--- begin ---

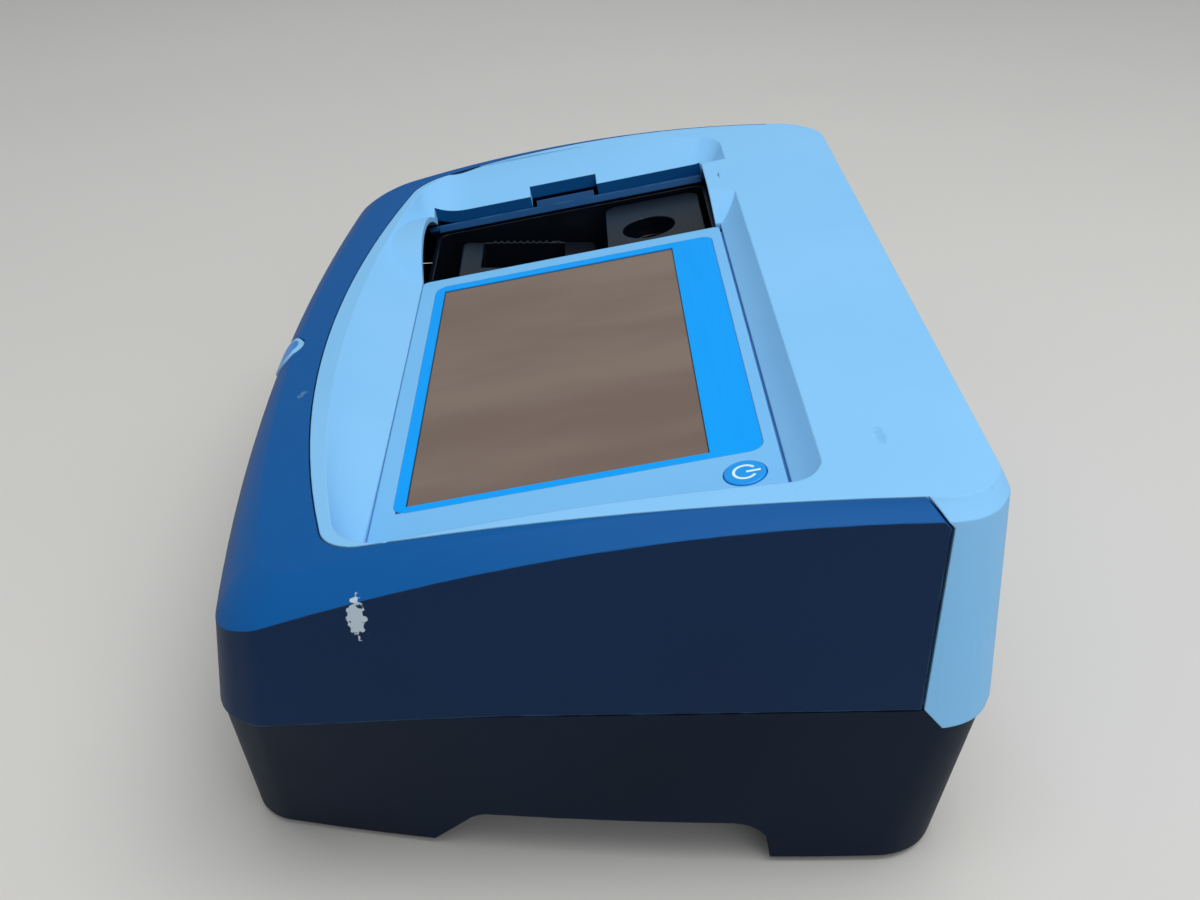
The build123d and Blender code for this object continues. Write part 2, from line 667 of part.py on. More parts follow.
# Black liner of the compartment with its floor and the drive hole
with BuildPart() as cell_tray:
    add(slab(tray_far, tray_near, tray_front, tray_back, tray_deep, tray_top, 6.0))
    add(slab(tray_far + tray_wall, tray_near - tray_wall, tray_front + tray_wall, tray_back - tray_wall,
             tray_deep + tray_wall, 0, 4.5), mode=Mode.SUBTRACT)
    add(stud(well_x, well_s, tray_deep - 1, tray_deep + tray_wall + 1, rotor_shaft_r + pin_gap),
        mode=Mode.SUBTRACT)
    with BuildSketch(Plane(origin=(tray_near + 1, beam_y, beam_z), x_dir=(0, 1, 0), z_dir=(1, 0, 0))):
        Circle(6.0)
    extrude(amount=-8, mode=Mode.SUBTRACT)
    with BuildSketch(Plane(origin=(tray_far - 1, beam_y, beam_z), x_dir=(0, 1, 0), z_dir=(1, 0, 0))):
        Circle(6.0)
    extrude(amount=4, mode=Mode.SUBTRACT)
    for y0, low in ((-58, deck + rim_h), (20, 76)):
        add(block(tray_near - 1, bench_left + 6, y0, y0 + 12, low, low + 3))
        if low > deck + rim_h:
            add(block(bench_left - 3, bench_left + 6, y0, y0 + 12, deck + rim_h, low + 3))
keep(cell_tray, "cell_tray")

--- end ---

**GIVEN INSTRUCTION:** Copy out every line of the data above, exactly as given.

**IN RESPONSE:**
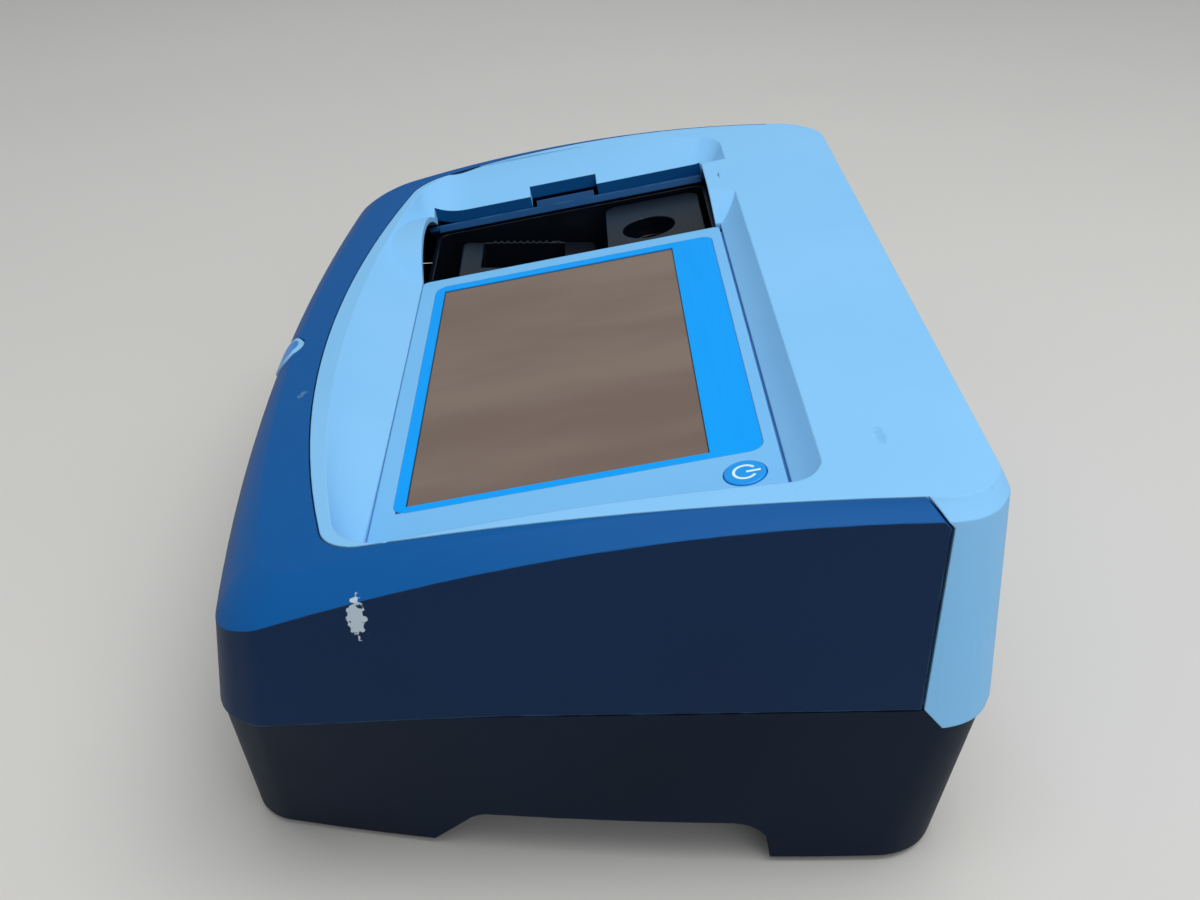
The build123d and Blender code for this object continues. Write part 2, from line 667 of part.py on. More parts follow.
# Black liner of the compartment with its floor and the drive hole
with BuildPart() as cell_tray:
    add(slab(tray_far, tray_near, tray_front, tray_back, tray_deep, tray_top, 6.0))
    add(slab(tray_far + tray_wall, tray_near - tray_wall, tray_front + tray_wall, tray_back - tray_wall,
             tray_deep + tray_wall, 0, 4.5), mode=Mode.SUBTRACT)
    add(stud(well_x, well_s, tray_deep - 1, tray_deep + tray_wall + 1, rotor_shaft_r + pin_gap),
        mode=Mode.SUBTRACT)
    with BuildSketch(Plane(origin=(tray_near + 1, beam_y, beam_z), x_dir=(0, 1, 0), z_dir=(1, 0, 0))):
        Circle(6.0)
    extrude(amount=-8, mode=Mode.SUBTRACT)
    with BuildSketch(Plane(origin=(tray_far - 1, beam_y, beam_z), x_dir=(0, 1, 0), z_dir=(1, 0, 0))):
        Circle(6.0)
    extrude(amount=4, mode=Mode.SUBTRACT)
    for y0, low in ((-58, deck + rim_h), (20, 76)):
        add(block(tray_near - 1, bench_left + 6, y0, y0 + 12, low, low + 3))
        if low > deck + rim_h:
            add(block(bench_left - 3, bench_left + 6, y0, y0 + 12, deck + rim_h, low + 3))
keep(cell_tray, "cell_tray")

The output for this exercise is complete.